DeCaprio’s research will focus on using protein modification to provide a longer window of detection for illicit drugs. Currently, this method is exclusively used to assess exposure to environmental and occupational chemicals — its use to determine markers of illicit drug exposure is virtually non existent. DeCaprio’s work with this grant can revolutionize drug testing methods.
In addition to illicit drugs, researchers at IFRI are working to stay ahead of the designer drug craze. Synthetic cannabinoids (SCBs) are widely used as an alternative to marijuana, but much more potent and sometimes deadly. With more than 1,000 distinct chemicals in SCBs and new compounds constantly emerging, it is very difficult to regulate them due to a lack of reliable screening methods. Xiao’s research group is trying to develop new and effective on-site screening methods for SCBs which could be a significant step in regulating SCBs and other designer drugs.

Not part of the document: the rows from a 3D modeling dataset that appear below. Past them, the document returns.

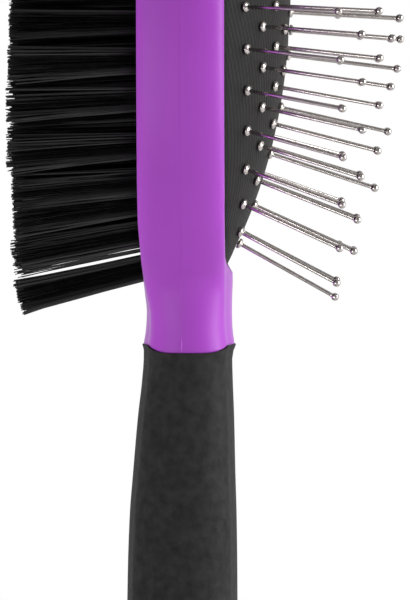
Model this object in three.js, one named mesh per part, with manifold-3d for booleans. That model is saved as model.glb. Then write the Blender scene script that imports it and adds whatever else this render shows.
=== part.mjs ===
// Double-sided pet brush: wire pins on a domed rubber cushion on one face,
// nylon tufts on the other, on an oval head with a waisted neck and rubber grip.
// Millimetres. +Z runs up the handle to the head, +X is the pin side, Y is the width.
import * as THREE from 'three';
import { mergeVertices } from 'three/addons/utils/BufferGeometryUtils.js';
import Module from 'manifold-3d';

// ---- head and cushion ----
const HEAD_Z = 196.0; // centre of the oval head
const HEAD_W = 33.6; // half-width of the head
const HEAD_L = 60.05; // half-length of the head
const RIM_X = 7.0; // plane of the rim round the cushion
const BACK_X = -8.05; // bristle face of the head
const PART_X = -0.6; // plane where the two shells meet
const PART_GAP = 0.1;
const PAD_W = 29.4; // half-width of the dome at the rim
const PAD_L = 56.1; // half-length of the dome at the rim
const DOME_H = 11.4; // height of the dome above the rim
const DOME_PY = 1.95; // exponents of the dome across and along
const DOME_PZ = 2.6;
const SKIN_T = 1.5; // rubber thickness
const FLANGE_OUT = 1.8; // flange beyond the dome's edge
const FLANGE_IN = 1.6;
const FLANGE_X = [4.5, 5.75];
const LIP_X = 5.9; // underside of the lip that holds the flange
const FLOOR_X = 1.6; // floor of the air chamber
const RING_X = [1.75, 4.35]; // support ring under the flange

// ---- pins: rings from the outermost in: half-length, half-width, count, pin on the centre line ----
const PIN_RINGS = [
  { name: 'pins_ring_a', a: 51.9, b: 24.8, n: 34, onEnd: true },
  { name: 'pins_ring_b', a: 46.0, b: 19.75, n: 30, onEnd: false },
  { name: 'pins_ring_c', a: 37.3, b: 14.7, n: 24, onEnd: false },
  { name: 'pins_ring_d', a: 29.9, b: 9.65, n: 18, onEnd: false },
  { name: 'pins_ring_e', a: 22.0, b: 4.6, n: 12, onEnd: false },
];
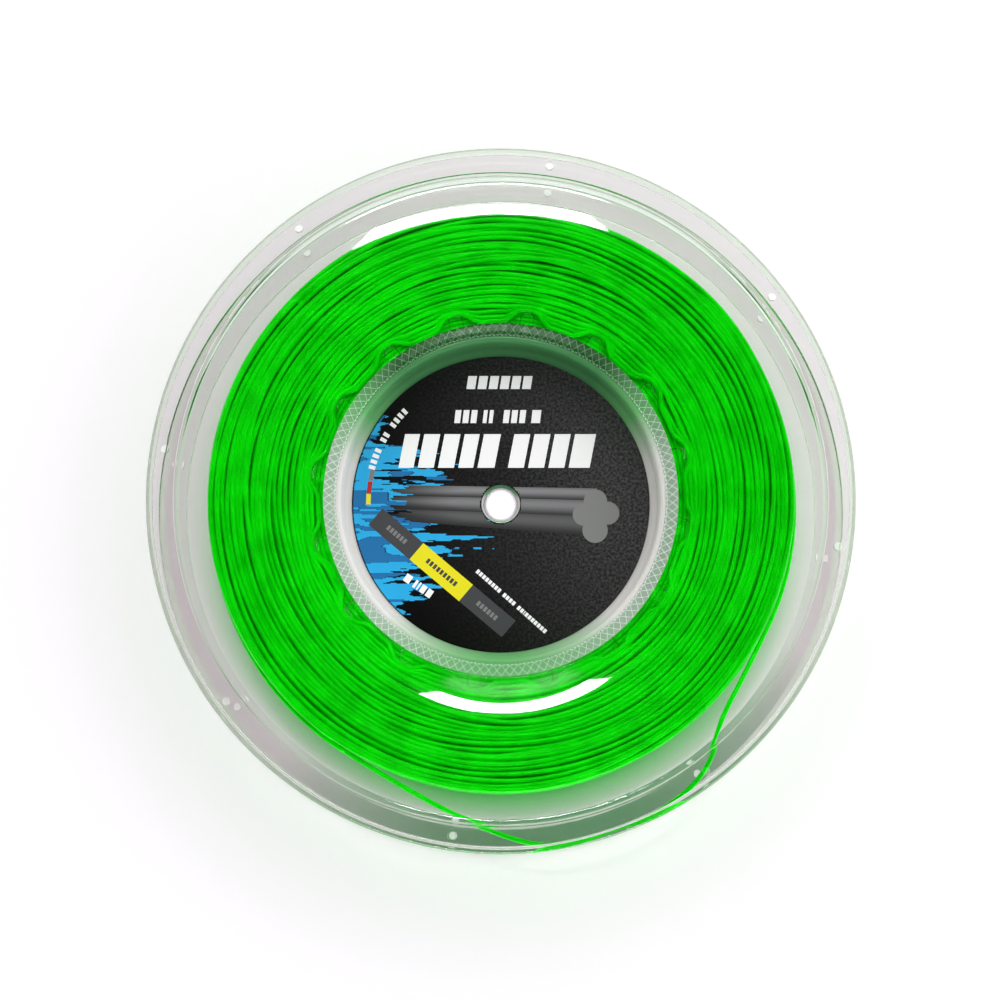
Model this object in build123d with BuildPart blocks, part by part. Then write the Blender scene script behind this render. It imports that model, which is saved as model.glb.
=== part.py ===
"""Tennis string reel: a clear, plugged-together plastic reel with a recessed hub, a package of wound
green monofilament string between its flanges and one slack turn of the string lying in the groove.

Millimetres, +Z up. The reel lies on its rear flange: +Z is the reel's axis and z = 0 is the plane the rear
flange's rim band rests on. Every piece is its own solid.
"""

import math
import os

from build123d import *

os.makedirs("parts", exist_ok=True)

# ---------------------------------------------------------------- driving dimensions
WIDTH = 32.0  # over both flanges
MID = WIDTH / 2

# flanges
OUTER_R = 86.0  # edge of the rim bead
BAND_R = 84.5  # where the flat rim band turns over into the bead
STEP_TOP_R = 79.4  # top and foot of the step between the disc and the rim band
STEP_FOOT_R = 78.9
WALL = 1.6  # disc wall
BAND_T = 1.7  # rim band wall
BEAD_T = 3.2  # depth of the rim bead
CROWN_Z = 0.45  # depth of the disc's crest below the rim band
CREST_R = 68.5  # where the crowned disc stands proudest
CROWN_RADIUS = 160.0  # of the disc's crowned section
HUB_R = 43.2  # hub shoulder and barrel, outside
MOUTH_R = 40.2  # hub opening, at the foot of the knurled bevel
MOUTH_Z = 4.1
COLLAR_R = 41.5  # spigot that plugs into the barrel
COLLAR_Z = 8.4
SHOULDER_Z = 4.6  # face that the barrel's end stands on

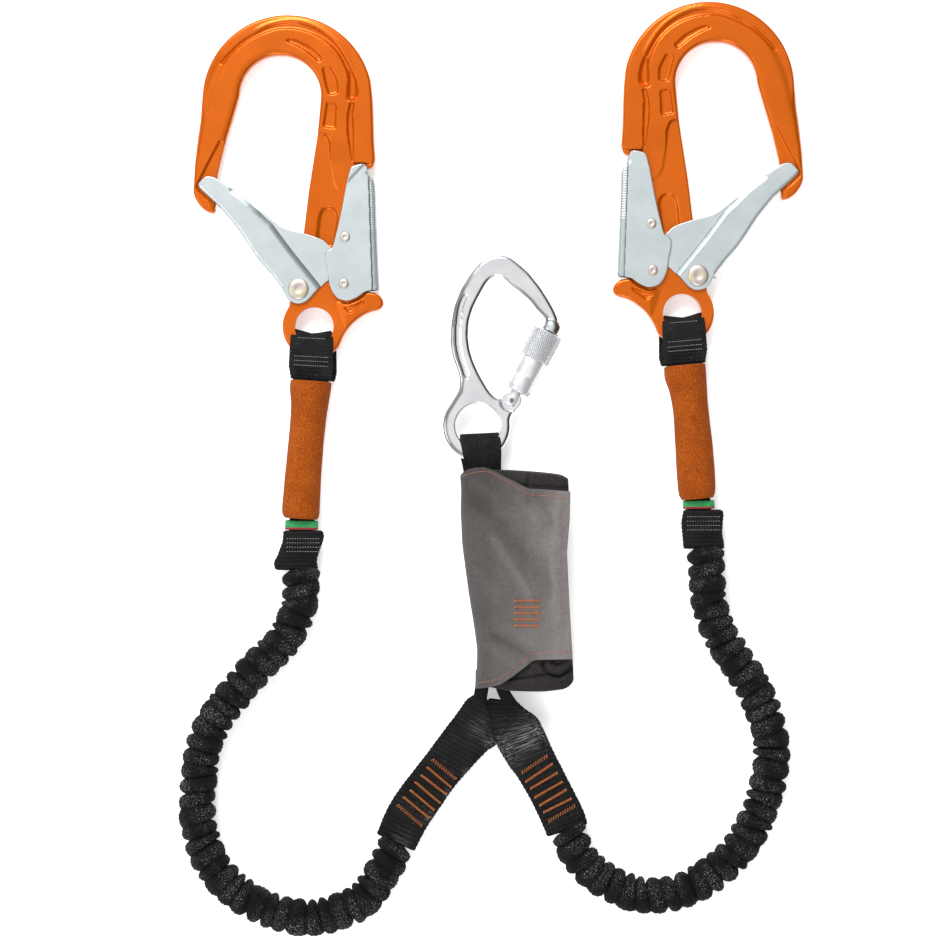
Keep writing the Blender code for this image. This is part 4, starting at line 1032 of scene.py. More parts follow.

In the area of DNA analysis, McCord is working towards a rapid method of screening crime scene samples on site. Current DNA typing methods provide biometric information that can lead to a positive identification, but they can take up to 90 minutes to process. McCord’s method has the potential to produce genotypes in under six minutes.
“This new technology should open all kinds of new applications for direct PCR with analysis speeds previously only attainable on science fiction shows like Star Trek,” McCord said. “This project is interdisciplinary involving the efforts of academia, instrument manufacturers, biochemistry research and law enforcement.”
With the support of the NIJ, researchers at IFRI have the opportunity to advance forensic science research and make ground-breaking contributions to law enforcement and policy.